**EXERCISE**
Check each line of the listing for the word "this" and report how many lines contain it, giving nothing but the number.
·····
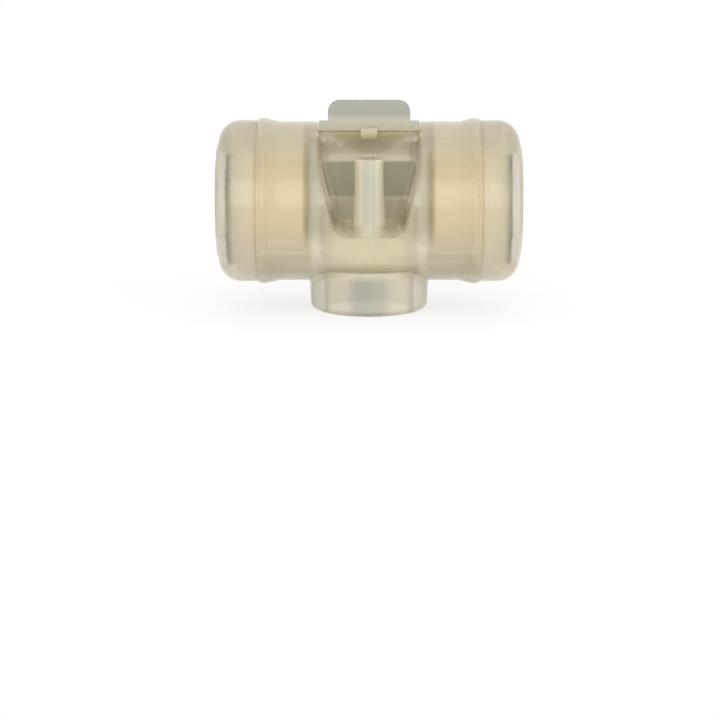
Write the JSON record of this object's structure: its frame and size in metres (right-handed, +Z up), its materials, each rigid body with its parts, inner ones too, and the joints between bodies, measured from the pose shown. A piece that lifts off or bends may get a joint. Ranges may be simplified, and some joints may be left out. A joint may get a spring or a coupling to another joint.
{
  "type": "heat and moisture exchanger",
  "caption": "Translucent tee-shaped breathing filter: paper rolls in end caps, a conical patient port below, an oxygen nipple in a front pocket and a hinged suction port lid on top.",
  "frame": {"origin": "centre of the patient socket's mouth, in the plane of the rim that the part stands on", "axes": "+X along the tube, towards one end cap; -Y to the front with the pocket and the oxygen nipple; +Z up from the patient port to the suction port"},
  "size_m": [0.0526, 0.0288, 0.0368],
  "materials": {
    "housing": "milky translucent polypropylene, satin",
    "end_cap": "milky translucent polypropylene, satin",
    "lid": "milky translucent polypropylene, satin",
    "paper": "uncoated corrugated paper"
  },
  "bodies": {
    "body": {"housing": "housing", "end_cap_left": "end_cap", "end_cap_right": "end_cap", "paper_roll_left": "paper", "paper_roll_right": "paper"},
    "lid": {"suction_port_lid": "lid"}
  },
  "joints": [
    {"name": "lid_hinge", "type": "hinge", "parent": "body", "child": "lid", "pos_m": [0, 0.0092, 0.02922], "axis": [-1, 0, 0], "range_deg": [0, 130]}
  ]
}
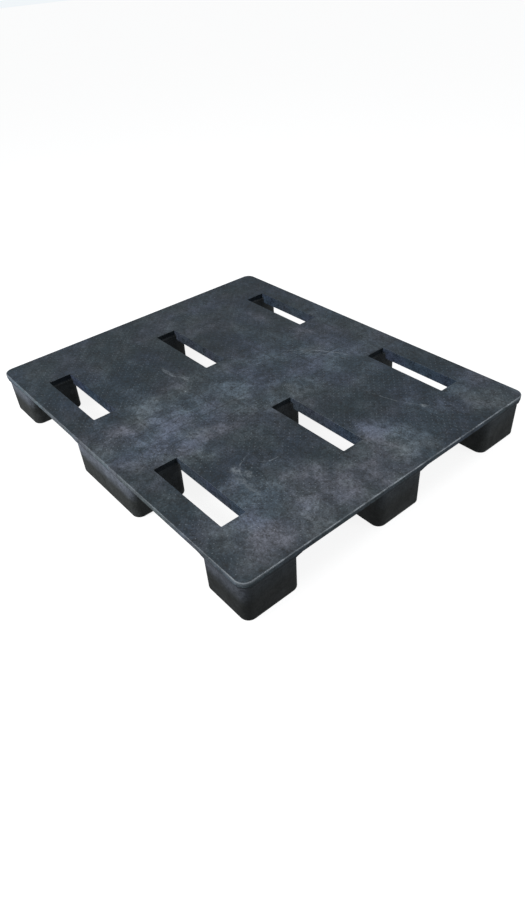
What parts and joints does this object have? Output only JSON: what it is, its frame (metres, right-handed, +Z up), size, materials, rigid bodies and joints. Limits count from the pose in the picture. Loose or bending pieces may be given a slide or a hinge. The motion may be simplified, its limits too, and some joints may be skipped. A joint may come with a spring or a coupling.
{
  "type": "plastic pallet",
  "caption": "Closed-deck plastic pallet with through slots, hollow block legs for four-way fork entry and hidden steel tubes",
  "frame": {"origin": "on the floor under the middle of the deck", "axes": "+X along the 1200 mm side and the slots, +Y along the 1000 mm side, +Z up"},
  "size_m": [1.2, 1, 0.13],
  "materials": {
    "deck_plastic": "charcoal recycled polyethylene, lightly grained, dusty and scuffed from use",
    "leg_plastic": "charcoal recycled polyethylene, smooth moulded sides, dusty",
    "tube_steel": "galvanised steel tube with soft mottled spangle"
  },
  "bodies": {
    "root": {"deck": "deck_plastic", "leg_front_left": "leg_plastic", "leg_front_middle": "leg_plastic", "leg_front_right": "leg_plastic", "leg_centre_left": "leg_plastic", "leg_centre_middle": "leg_plastic", "leg_centre_right": "leg_plastic", "leg_back_left": "leg_plastic", "leg_back_middle": "leg_plastic", "leg_back_right": "leg_plastic", "steel_tube_front": "tube_steel", "steel_tube_centre_front": "tube_steel", "steel_tube_centre_back": "tube_steel", "steel_tube_back": "tube_steel"}
  },
  "joints": []
}
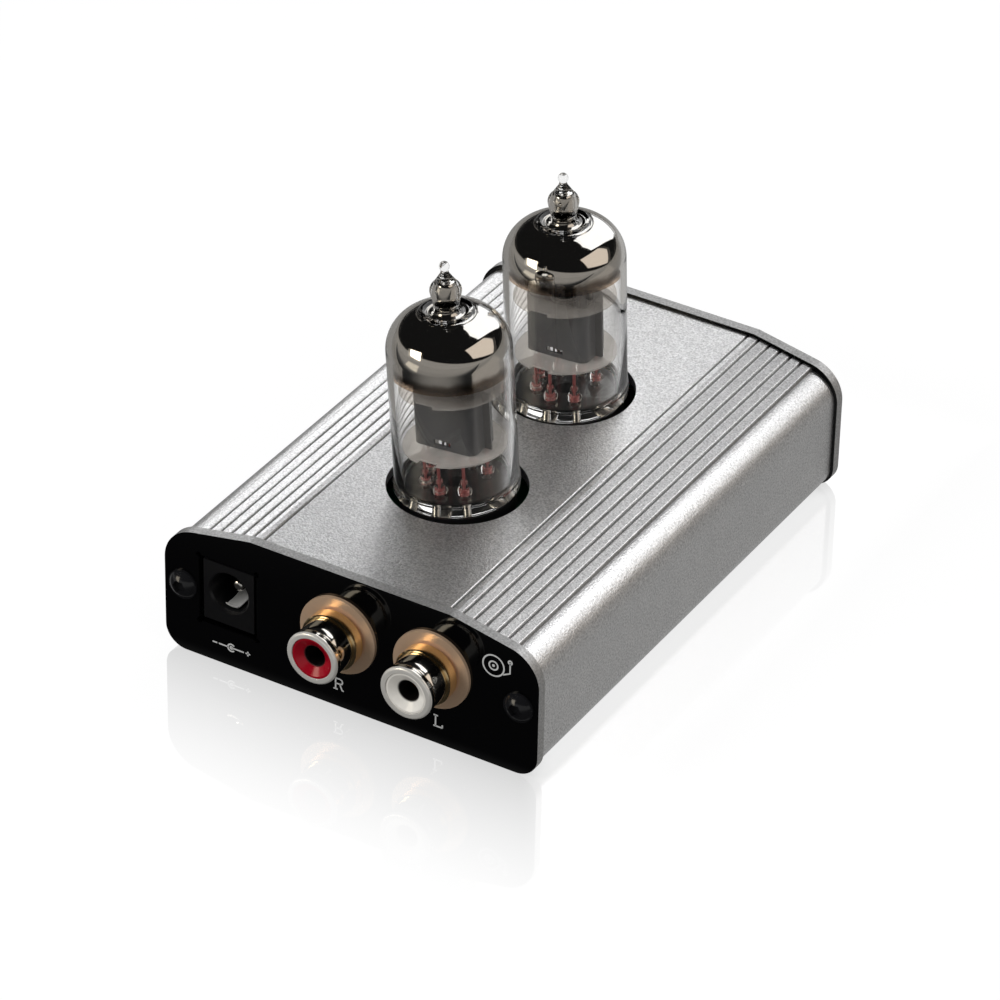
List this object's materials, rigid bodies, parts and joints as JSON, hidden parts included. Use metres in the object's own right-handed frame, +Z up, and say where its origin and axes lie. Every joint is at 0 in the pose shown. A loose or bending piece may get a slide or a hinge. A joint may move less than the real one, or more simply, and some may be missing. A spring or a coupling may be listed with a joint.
{
  "type": "phono preamplifier",
  "caption": "Desktop valve phono preamplifier: ribbed aluminium case, black end plates with coaxial jacks, glass valves standing through the lid.",
  "frame": {"origin": "bottom centre of the bounding box, on the plane that the end plates stand on", "axes": "+Z up; -Y out of the plate with the power inlet and the output jacks, +Y out of the input plate; +X to the right seen from the output side"},
  "size_m": [0.064, 0.1064, 0.0603],
  "materials": {
    "case_aluminium": "sandblasted, clear anodised",
    "plate_black": "high gloss black with bare silver edge",
    "screw_black": "black oxide, semi gloss",
    "nickel": "bright nickel plate",
    "gilt": "bright gold plate",
    "champagne": "satin pale gold plate",
    "red_insert": "semi gloss",
    "white_insert": "semi gloss",
    "fibre": "matte",
    "tinned": "tin plate",
    "black_moulding": "moulded, low gloss",
    "clear_glass": "clear",
    "getter_mirror": "silvery film",
    "mica": "translucent sheet",
    "anode_grey": "carbonised nickel, matte",
    "board_green": "solder mask",
    "can_sleeve": "shrink sleeve",
    "film_red": "potted box",
    "resistor_blue": "lacquer",
    "ferrite": "coated ring core"
  },
  "bodies": {
    "case": {"case": "case_aluminium", "choke": "ferrite", "circuit_board": "board_green", "converter_chip": "black_moulding", "electrolytic_capacitors": "can_sleeve", "film_capacitors": "film_red", "front_plate": "plate_black", "front_plate_screws": "screw_black", "ground_post_back_nut": "nickel", "ground_post_stud": "nickel", "input_left_jack_contact": "gilt", "input_left_jack_flange": "champagne", "input_left_jack_insert": "white_insert", "input_left_jack_shell": "nickel", "input_right_jack_contact": "gilt", "input_right_jack_flange": "champagne", "input_right_jack_insert": "red_insert", "input_right_jack_shell": "nickel", "jack_collars": "gilt", "jack_ground_lugs": "tinned", "jack_insulators": "fibre", "jack_leads": "tinned", "jack_nuts": "champagne", "output_left_jack_contact": "gilt", "output_left_jack_flange": "champagne", "output_left_jack_insert": "white_insert", "output_left_jack_shell": "nickel", "output_right_jack_contact": "gilt", "output_right_jack_flange": "champagne", "output_right_jack_insert": "red_insert", "output_right_jack_shell": "nickel", "power_inlet_body": "black_moulding", "power_inlet_pin": "nickel", "power_inlet_spring": "tinned", "power_switch_body": "black_moulding", "rear_plate": "plate_black", "rear_plate_screws": "screw_black", "resistors": "resistor_blue", "socket_1_body": "black_moulding", "socket_1_contacts": "tinned", "socket_2_body": "black_moulding", "socket_2_contacts": "tinned"},
    "valve_1": {"valve_1_anode": "anode_grey", "valve_1_electrodes": "tinned", "valve_1_glass": "clear_glass", "valve_1_micas": "mica", "valve_1_mirror": "getter_mirror", "valve_1_pins": "tinned"},
    "valve_2": {"valve_2_anode": "anode_grey", "valve_2_electrodes": "tinned", "valve_2_glass": "clear_glass", "valve_2_micas": "mica", "valve_2_mirror": "getter_mirror", "valve_2_pins": "tinned"},
    "power_button": {"power_button": "black_moulding"},
    "ground_washer": {"ground_post_washer": "nickel"},
    "ground_thumb_nut": {"ground_post_thumb_nut": "gilt"}
  },
  "joints": [
    {"name": "valve_1_pull", "type": "slide", "parent": "case", "child": "valve_1", "axis": [-0.0767, 0, 0.9971], "range_m": [0, 0.0085]},
    {"name": "valve_2_pull", "type": "slide", "parent": "case", "child": "valve_2", "axis": [-0.0454, 0, 0.999], "range_m": [0, 0.0085]},
    {"name": "power_button_push", "type": "slide", "parent": "case", "child": "power_button", "axis": [0, -1, 0], "range_m": [0, 0.0025], "stiffness_N_per_m": 300, "springref_m": -0.0005},
    {"name": "ground_washer_lift", "type": "slide", "parent": "case", "child": "ground_washer", "axis": [0, 1, 0], "range_m": [0, 0.0016]},
    {"name": "ground_nut_turn", "type": "hinge", "parent": "ground_washer", "child": "ground_thumb_nut", "pos_m": [0.00962, 0.0457, 0.01294], "axis": [0, 1, 0], "range_deg": [0, 824]}
  ],
  "couplings": [
    {"joint": "ground_nut_turn", "follows": "ground_washer_lift", "rad_per_m": 8976}
  ]
}
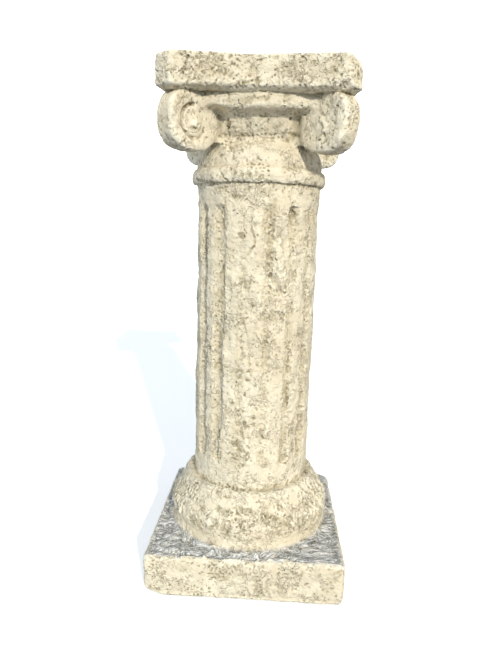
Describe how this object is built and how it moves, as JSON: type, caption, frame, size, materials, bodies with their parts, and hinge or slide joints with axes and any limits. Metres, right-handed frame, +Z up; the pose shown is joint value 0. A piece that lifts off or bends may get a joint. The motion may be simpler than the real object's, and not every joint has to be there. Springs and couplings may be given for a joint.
{
  "type": "ionic column pedestal",
  "caption": "Worn cast-stone garden pedestal shaped as a short fluted column, with a square plinth, a torus base and a capital with diagonal volutes under a square slab.",
  "frame": {"origin": "middle of the plinth's underside", "axes": "+Z up along the column, the front (the side in the picture) towards -Y, +X to the right"},
  "size_m": [0.3, 0.3, 0.76],
  "materials": {
    "cast_stone": "matte, weathered, pitted cream cast stone with grey-brown dirt in the hollows"
  },
  "bodies": {
    "root": {"column": "cast_stone"}
  },
  "joints": []
}
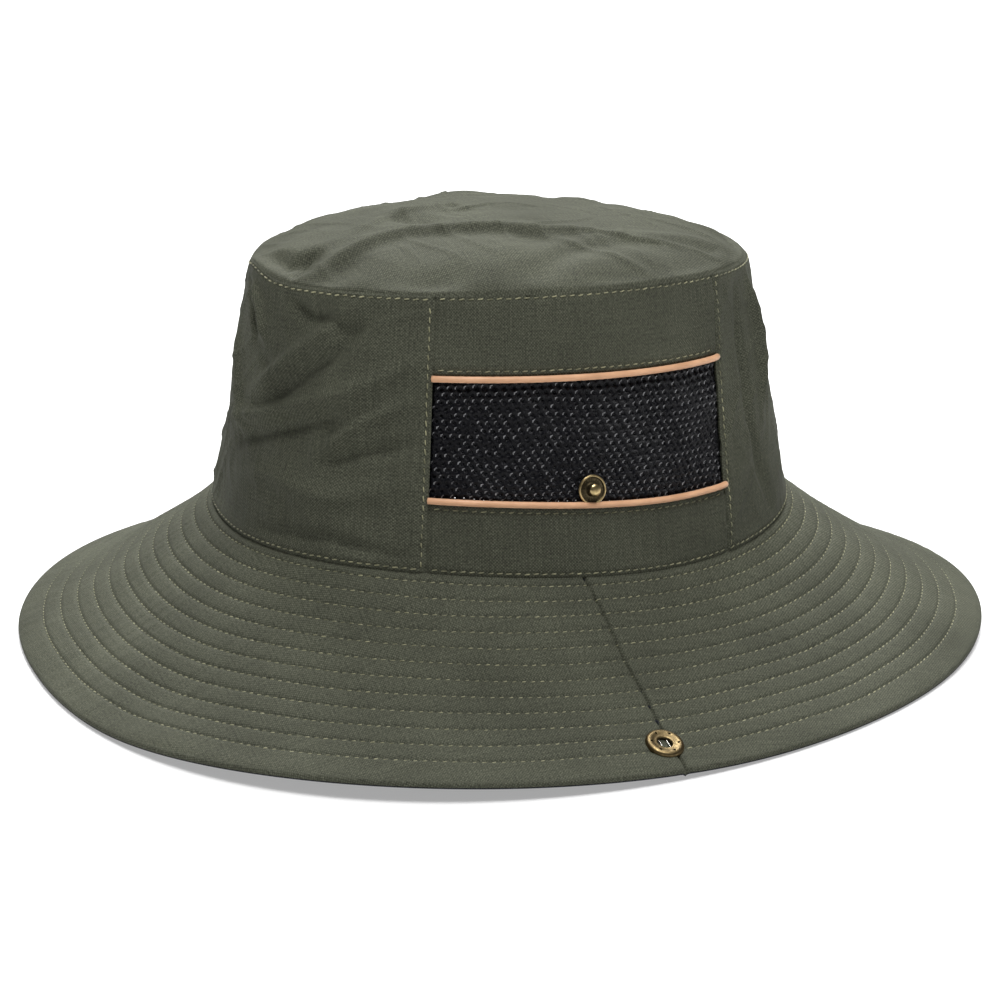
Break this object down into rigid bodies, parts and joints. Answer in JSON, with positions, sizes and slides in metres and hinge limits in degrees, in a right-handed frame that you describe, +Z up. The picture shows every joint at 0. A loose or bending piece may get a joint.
·····
**THE SOLUTION**
5